§ **Required work**:
Set down the material below in full, matching it exactly.

★ ★ ★ ★ ★

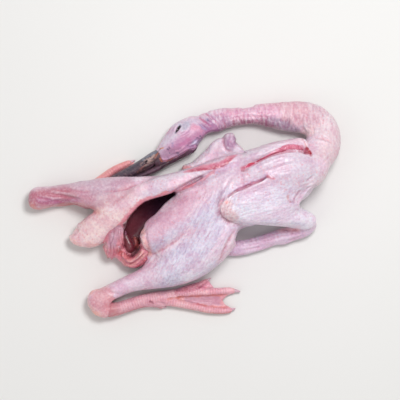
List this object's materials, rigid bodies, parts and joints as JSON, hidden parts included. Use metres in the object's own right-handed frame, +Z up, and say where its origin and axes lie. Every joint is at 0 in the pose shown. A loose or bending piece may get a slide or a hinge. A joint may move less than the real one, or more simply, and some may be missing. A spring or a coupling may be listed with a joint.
{
  "type": "whole raw duck",
  "caption": "Whole plucked raw duck lying flat, slit and drawn along the belly, with head, bent neck, folded wings and webbed feet.",
  "frame": {"origin": "centre of the bounding box's underside, on the surface that the bird lies on", "axes": "+Z up from the surface; +X along the bird towards the bend of the neck, with the tail and the hocks at -X; +Y towards the head"},
  "size_m": [0.3122, 0.2184, 0.0756],
  "materials": {
    "raw_skin": "moist, soft, finely pimpled skin, pale pink with redder folds",
    "bill_horn": "satin dark horn",
    "foot_skin": "scaly salmon pink foot skin",
    "raw_flesh": "wet dark red flesh and membrane inside the body"
  },
  "bodies": {
    "root": {"duck": "raw_skin"}
  },
  "joints": []
}
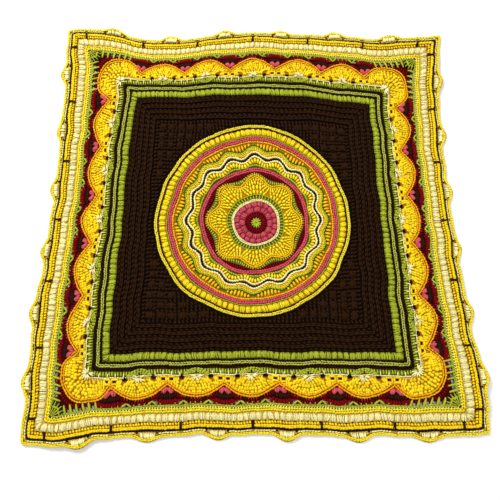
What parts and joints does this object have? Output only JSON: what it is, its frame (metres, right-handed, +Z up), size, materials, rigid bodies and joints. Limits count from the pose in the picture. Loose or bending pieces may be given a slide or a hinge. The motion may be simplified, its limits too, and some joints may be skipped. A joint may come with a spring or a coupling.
{
  "type": "crocheted blanket",
  "caption": "Square crocheted blanket laid flat: a round rosette in a ribbed dark field, with puff rows, scalloped shells and a bumpy edging around it.",
  "frame": {"origin": "middle of the underside of the laid cloth", "axes": "+Z up through the cloth, +X to the right and +Y away from the viewer of the picture"},
  "size_m": [1.0868, 1.1046, 0.017],
  "materials": {
    "yarn": "matt crocheted yarn in yellow, cream, lime, crimson, rose and dark brown"
  },
  "bodies": {
    "root": {"blanket": "yarn"}
  },
  "joints": []
}
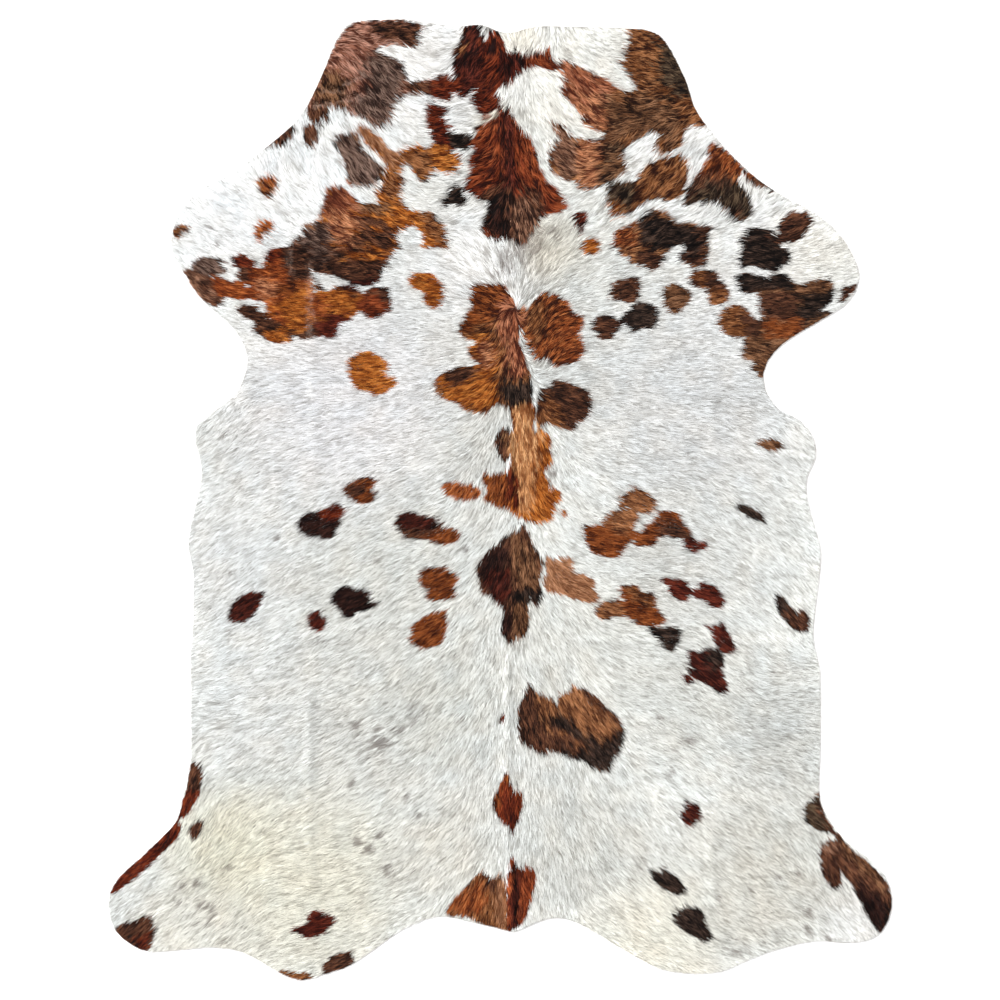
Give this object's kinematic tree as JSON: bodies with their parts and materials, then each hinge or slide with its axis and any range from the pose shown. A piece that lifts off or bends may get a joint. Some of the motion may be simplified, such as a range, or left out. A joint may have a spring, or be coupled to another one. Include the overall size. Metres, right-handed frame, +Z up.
{
  "type": "cowhide rug",
  "caption": "Whole flat cowhide rug with its hair on: one skin with neck, shanks and tail edge, white with brown patches, lying on the floor.",
  "frame": {"origin": "middle of the hide's outline, on the flat underside where it meets the floor", "axes": "+Y along the spine towards the neck, +X towards the hide's right as seen from above with the neck away, +Z up through the coat"},
  "size_m": [1.8006, 2.2066, 0.012],
  "materials": {
    "hair_on_hide": "natural hair, soft satin sheen, white with brown and black patches; pale suede underneath"
  },
  "bodies": {
    "root": {"hide": "hair_on_hide"}
  },
  "joints": []
}
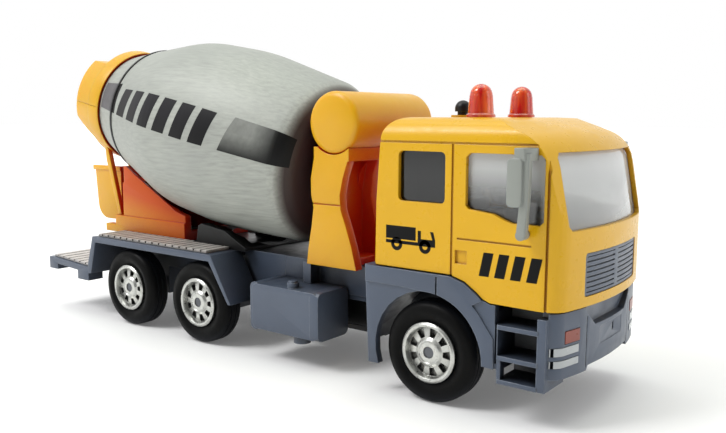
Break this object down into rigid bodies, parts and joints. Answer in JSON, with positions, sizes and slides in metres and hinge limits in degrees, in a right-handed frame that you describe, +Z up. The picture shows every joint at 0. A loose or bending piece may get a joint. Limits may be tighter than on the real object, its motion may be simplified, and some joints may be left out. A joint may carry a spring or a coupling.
{
  "type": "toy cement mixer",
  "caption": "Toy concrete mixer lorry with a cab, a tilted drum that turns by hand, rolling wheels, a swinging discharge chute and a roof push button.",
  "frame": {"origin": "on the floor under the middle of the truck's length and width", "axes": "+X forwards towards the cab, +Y to the truck's left, +Z up"},
  "size_m": [0.1738, 0.0548, 0.0814],
  "materials": {
    "slate_plastic": "fine satin moulding",
    "black_plastic": "satin",
    "tread_plate": "ribbed",
    "cell_steel": "brushed",
    "steel": "plain",
    "yellow_paint": "glossy enamel",
    "yellow_plastic": "smooth moulding",
    "clear_glazing": "clear moulding",
    "lamp_white": "printed white",
    "lamp_orange": "printed orange",
    "grey_plastic": "satin",
    "red_lens": "tinted clear moulding",
    "led": "clear",
    "circuit": "lacquered",
    "drum_silver": "brushed silver-grey paint",
    "hub_chrome": "bright plated",
    "tyre_rubber": "rubber"
  },
  "bodies": {
    "truck": {"chassis_frame": "slate_plastic", "rear_deck": "slate_plastic", "cab_base": "slate_plastic", "side_tank_right": "slate_plastic", "side_tank_left": "slate_plastic", "drum_saddle": "black_plastic", "deck_tread_right": "tread_plate", "deck_tread_left": "tread_plate", "platform_tread": "tread_plate", "battery_box": "black_plastic", "button_cells": "cell_steel", "battery_cover": "black_plastic", "cover_screw": "steel", "speaker": "black_plastic", "chassis_screws": "steel", "cab_shell": "yellow_paint", "cab_glazing": "clear_glazing", "cab_interior": "black_plastic", "steering_wheel": "black_plastic", "grille": "slate_plastic", "headlamp_right": "lamp_white", "headlamp_left": "lamp_white", "indicator_right": "lamp_orange", "indicator_left": "lamp_orange", "mirror_right": "grey_plastic", "mirror_left": "grey_plastic", "beacon_right": "red_lens", "beacon_left": "red_lens", "beacon_leds": "led", "circuit_board": "circuit", "drum_tower": "yellow_plastic", "water_tank": "yellow_plastic", "rear_pedestal": "yellow_plastic", "hopper_hood": "yellow_plastic", "hopper_cradle": "yellow_plastic", "chute_pin": "steel", "button_spring": "steel"},
    "front_wheels": {"front_axle": "steel", "front_hub_right": "hub_chrome", "front_hub_left": "hub_chrome", "front_tyre_right": "tyre_rubber", "front_tyre_left": "tyre_rubber"},
    "middle_wheels": {"middle_axle": "steel", "middle_hub_right": "hub_chrome", "middle_hub_left": "hub_chrome", "middle_tyre_right": "tyre_rubber", "middle_tyre_left": "tyre_rubber"},
    "rear_wheels": {"rear_axle": "steel", "rear_hub_right": "hub_chrome", "rear_hub_left": "hub_chrome", "rear_tyre_right": "tyre_rubber", "rear_tyre_left": "tyre_rubber"},
    "drum": {"drum_barrel": "drum_silver", "drum_mouth": "drum_silver", "drum_seam": "black_plastic", "drum_spindle": "steel"},
    "chute": {"chute": "yellow_plastic"},
    "button": {"roof_button": "black_plastic"}
  },
  "joints": [
    {"name": "front_axle_spin", "type": "hinge", "parent": "truck", "child": "front_wheels", "pos_m": [0.0554, 0, 0.011], "axis": [0, 1, 0], "continuous": true},
    {"name": "middle_axle_spin", "type": "hinge", "parent": "truck", "child": "middle_wheels", "pos_m": [-0.0174, 0, 0.011], "axis": [0, 1, 0], "continuous": true},
    {"name": "rear_axle_spin", "type": "hinge", "parent": "truck", "child": "rear_wheels", "pos_m": [-0.0471, 0, 0.011], "axis": [0, 1, 0], "continuous": true},
    {"name": "drum_spin", "type": "hinge", "parent": "truck", "child": "drum", "pos_m": [-0.0568, 0, 0.0609], "axis": [0.9816, 0, -0.1908], "continuous": true},
    {"name": "chute_swing", "type": "hinge", "parent": "truck", "child": "chute", "pos_m": [-0.0676, 0, 0.0272], "axis": [0, 0, 1], "range_deg": [-25, 25]},
    {"name": "button_press", "type": "slide", "parent": "truck", "child": "button", "axis": [0, 0, -1], "range_m": [0, 0.0007], "stiffness_N_per_m": 200, "springref_m": -0.0003, "deforming": ["button_spring"]}
  ]
}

★ ★ ★ ★ ★

§ **Reply**:
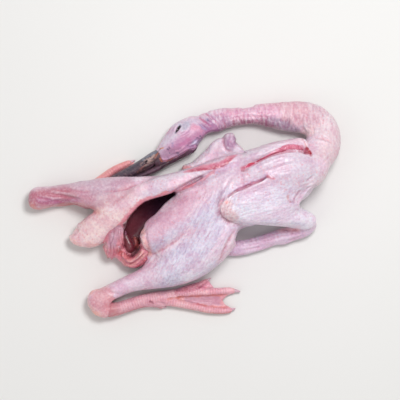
List this object's materials, rigid bodies, parts and joints as JSON, hidden parts included. Use metres in the object's own right-handed frame, +Z up, and say where its origin and axes lie. Every joint is at 0 in the pose shown. A loose or bending piece may get a slide or a hinge. A joint may move less than the real one, or more simply, and some may be missing. A spring or a coupling may be listed with a joint.
{
  "type": "whole raw duck",
  "caption": "Whole plucked raw duck lying flat, slit and drawn along the belly, with head, bent neck, folded wings and webbed feet.",
  "frame": {"origin": "centre of the bounding box's underside, on the surface that the bird lies on", "axes": "+Z up from the surface; +X along the bird towards the bend of the neck, with the tail and the hocks at -X; +Y towards the head"},
  "size_m": [0.3122, 0.2184, 0.0756],
  "materials": {
    "raw_skin": "moist, soft, finely pimpled skin, pale pink with redder folds",
    "bill_horn": "satin dark horn",
    "foot_skin": "scaly salmon pink foot skin",
    "raw_flesh": "wet dark red flesh and membrane inside the body"
  },
  "bodies": {
    "root": {"duck": "raw_skin"}
  },
  "joints": []
}
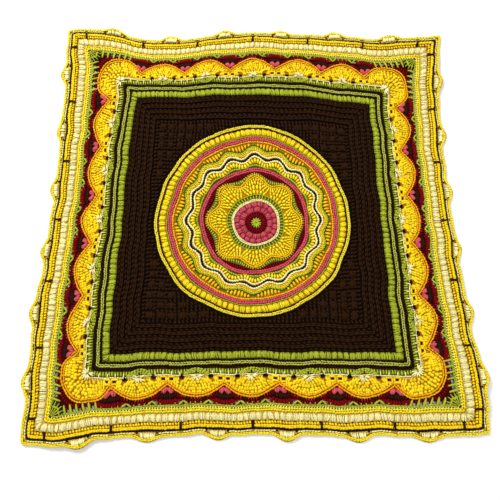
What parts and joints does this object have? Output only JSON: what it is, its frame (metres, right-handed, +Z up), size, materials, rigid bodies and joints. Limits count from the pose in the picture. Loose or bending pieces may be given a slide or a hinge. The motion may be simplified, its limits too, and some joints may be skipped. A joint may come with a spring or a coupling.
{
  "type": "crocheted blanket",
  "caption": "Square crocheted blanket laid flat: a round rosette in a ribbed dark field, with puff rows, scalloped shells and a bumpy edging around it.",
  "frame": {"origin": "middle of the underside of the laid cloth", "axes": "+Z up through the cloth, +X to the right and +Y away from the viewer of the picture"},
  "size_m": [1.0868, 1.1046, 0.017],
  "materials": {
    "yarn": "matt crocheted yarn in yellow, cream, lime, crimson, rose and dark brown"
  },
  "bodies": {
    "root": {"blanket": "yarn"}
  },
  "joints": []
}
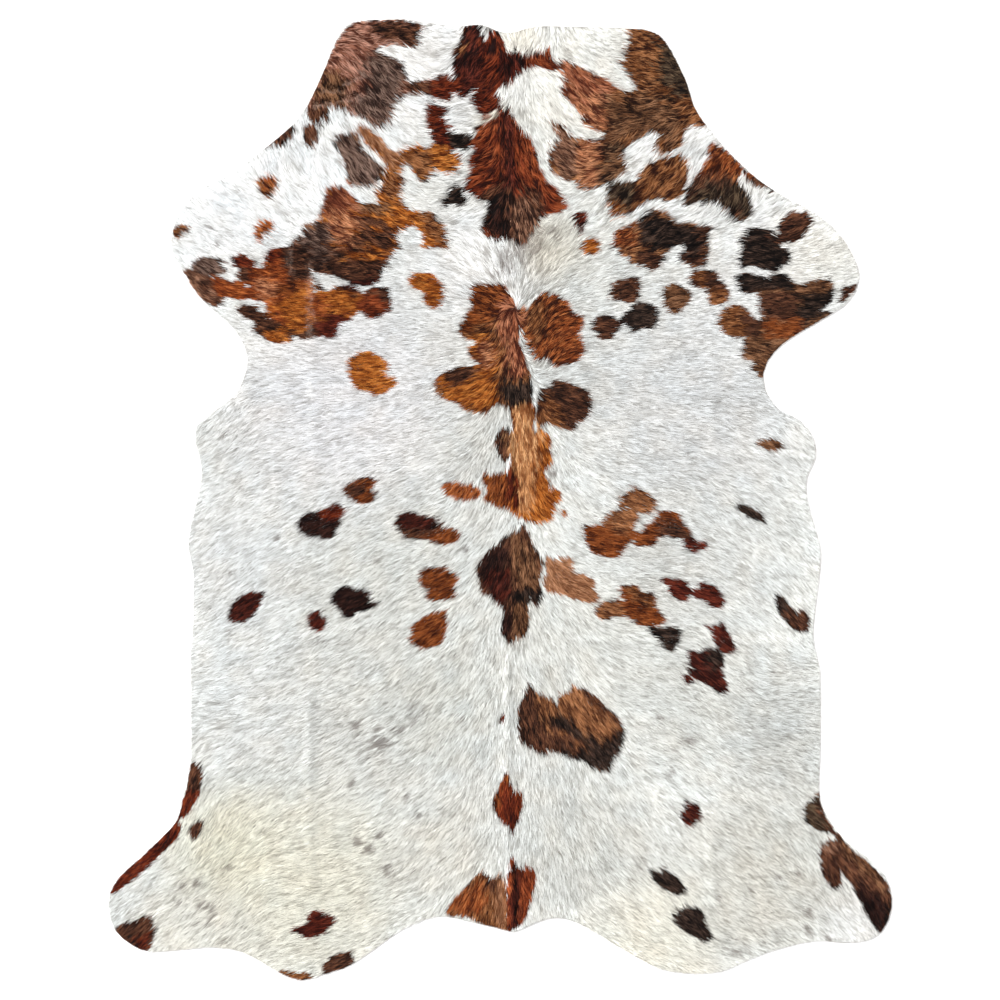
Give this object's kinematic tree as JSON: bodies with their parts and materials, then each hinge or slide with its axis and any range from the pose shown. A piece that lifts off or bends may get a joint. Some of the motion may be simplified, such as a range, or left out. A joint may have a spring, or be coupled to another one. Include the overall size. Metres, right-handed frame, +Z up.
{
  "type": "cowhide rug",
  "caption": "Whole flat cowhide rug with its hair on: one skin with neck, shanks and tail edge, white with brown patches, lying on the floor.",
  "frame": {"origin": "middle of the hide's outline, on the flat underside where it meets the floor", "axes": "+Y along the spine towards the neck, +X towards the hide's right as seen from above with the neck away, +Z up through the coat"},
  "size_m": [1.8006, 2.2066, 0.012],
  "materials": {
    "hair_on_hide": "natural hair, soft satin sheen, white with brown and black patches; pale suede underneath"
  },
  "bodies": {
    "root": {"hide": "hair_on_hide"}
  },
  "joints": []
}
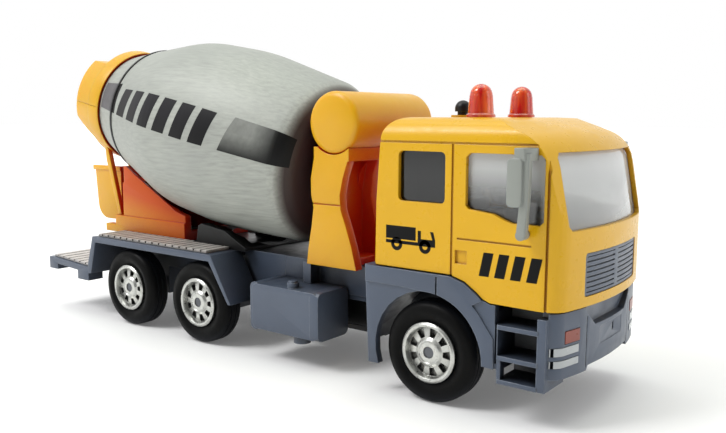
Break this object down into rigid bodies, parts and joints. Answer in JSON, with positions, sizes and slides in metres and hinge limits in degrees, in a right-handed frame that you describe, +Z up. The picture shows every joint at 0. A loose or bending piece may get a joint. Limits may be tighter than on the real object, its motion may be simplified, and some joints may be left out. A joint may carry a spring or a coupling.
{
  "type": "toy cement mixer",
  "caption": "Toy concrete mixer lorry with a cab, a tilted drum that turns by hand, rolling wheels, a swinging discharge chute and a roof push button.",
  "frame": {"origin": "on the floor under the middle of the truck's length and width", "axes": "+X forwards towards the cab, +Y to the truck's left, +Z up"},
  "size_m": [0.1738, 0.0548, 0.0814],
  "materials": {
    "slate_plastic": "fine satin moulding",
    "black_plastic": "satin",
    "tread_plate": "ribbed",
    "cell_steel": "brushed",
    "steel": "plain",
    "yellow_paint": "glossy enamel",
    "yellow_plastic": "smooth moulding",
    "clear_glazing": "clear moulding",
    "lamp_white": "printed white",
    "lamp_orange": "printed orange",
    "grey_plastic": "satin",
    "red_lens": "tinted clear moulding",
    "led": "clear",
    "circuit": "lacquered",
    "drum_silver": "brushed silver-grey paint",
    "hub_chrome": "bright plated",
    "tyre_rubber": "rubber"
  },
  "bodies": {
    "truck": {"chassis_frame": "slate_plastic", "rear_deck": "slate_plastic", "cab_base": "slate_plastic", "side_tank_right": "slate_plastic", "side_tank_left": "slate_plastic", "drum_saddle": "black_plastic", "deck_tread_right": "tread_plate", "deck_tread_left": "tread_plate", "platform_tread": "tread_plate", "battery_box": "black_plastic", "button_cells": "cell_steel", "battery_cover": "black_plastic", "cover_screw": "steel", "speaker": "black_plastic", "chassis_screws": "steel", "cab_shell": "yellow_paint", "cab_glazing": "clear_glazing", "cab_interior": "black_plastic", "steering_wheel": "black_plastic", "grille": "slate_plastic", "headlamp_right": "lamp_white", "headlamp_left": "lamp_white", "indicator_right": "lamp_orange", "indicator_left": "lamp_orange", "mirror_right": "grey_plastic", "mirror_left": "grey_plastic", "beacon_right": "red_lens", "beacon_left": "red_lens", "beacon_leds": "led", "circuit_board": "circuit", "drum_tower": "yellow_plastic", "water_tank": "yellow_plastic", "rear_pedestal": "yellow_plastic", "hopper_hood": "yellow_plastic", "hopper_cradle": "yellow_plastic", "chute_pin": "steel", "button_spring": "steel"},
    "front_wheels": {"front_axle": "steel", "front_hub_right": "hub_chrome", "front_hub_left": "hub_chrome", "front_tyre_right": "tyre_rubber", "front_tyre_left": "tyre_rubber"},
    "middle_wheels": {"middle_axle": "steel", "middle_hub_right": "hub_chrome", "middle_hub_left": "hub_chrome", "middle_tyre_right": "tyre_rubber", "middle_tyre_left": "tyre_rubber"},
    "rear_wheels": {"rear_axle": "steel", "rear_hub_right": "hub_chrome", "rear_hub_left": "hub_chrome", "rear_tyre_right": "tyre_rubber", "rear_tyre_left": "tyre_rubber"},
    "drum": {"drum_barrel": "drum_silver", "drum_mouth": "drum_silver", "drum_seam": "black_plastic", "drum_spindle": "steel"},
    "chute": {"chute": "yellow_plastic"},
    "button": {"roof_button": "black_plastic"}
  },
  "joints": [
    {"name": "front_axle_spin", "type": "hinge", "parent": "truck", "child": "front_wheels", "pos_m": [0.0554, 0, 0.011], "axis": [0, 1, 0], "continuous": true},
    {"name": "middle_axle_spin", "type": "hinge", "parent": "truck", "child": "middle_wheels", "pos_m": [-0.0174, 0, 0.011], "axis": [0, 1, 0], "continuous": true},
    {"name": "rear_axle_spin", "type": "hinge", "parent": "truck", "child": "rear_wheels", "pos_m": [-0.0471, 0, 0.011], "axis": [0, 1, 0], "continuous": true},
    {"name": "drum_spin", "type": "hinge", "parent": "truck", "child": "drum", "pos_m": [-0.0568, 0, 0.0609], "axis": [0.9816, 0, -0.1908], "continuous": true},
    {"name": "chute_swing", "type": "hinge", "parent": "truck", "child": "chute", "pos_m": [-0.0676, 0, 0.0272], "axis": [0, 0, 1], "range_deg": [-25, 25]},
    {"name": "button_press", "type": "slide", "parent": "truck", "child": "button", "axis": [0, 0, -1], "range_m": [0, 0.0007], "stiffness_N_per_m": 200, "springref_m": -0.0003, "deforming": ["button_spring"]}
  ]
}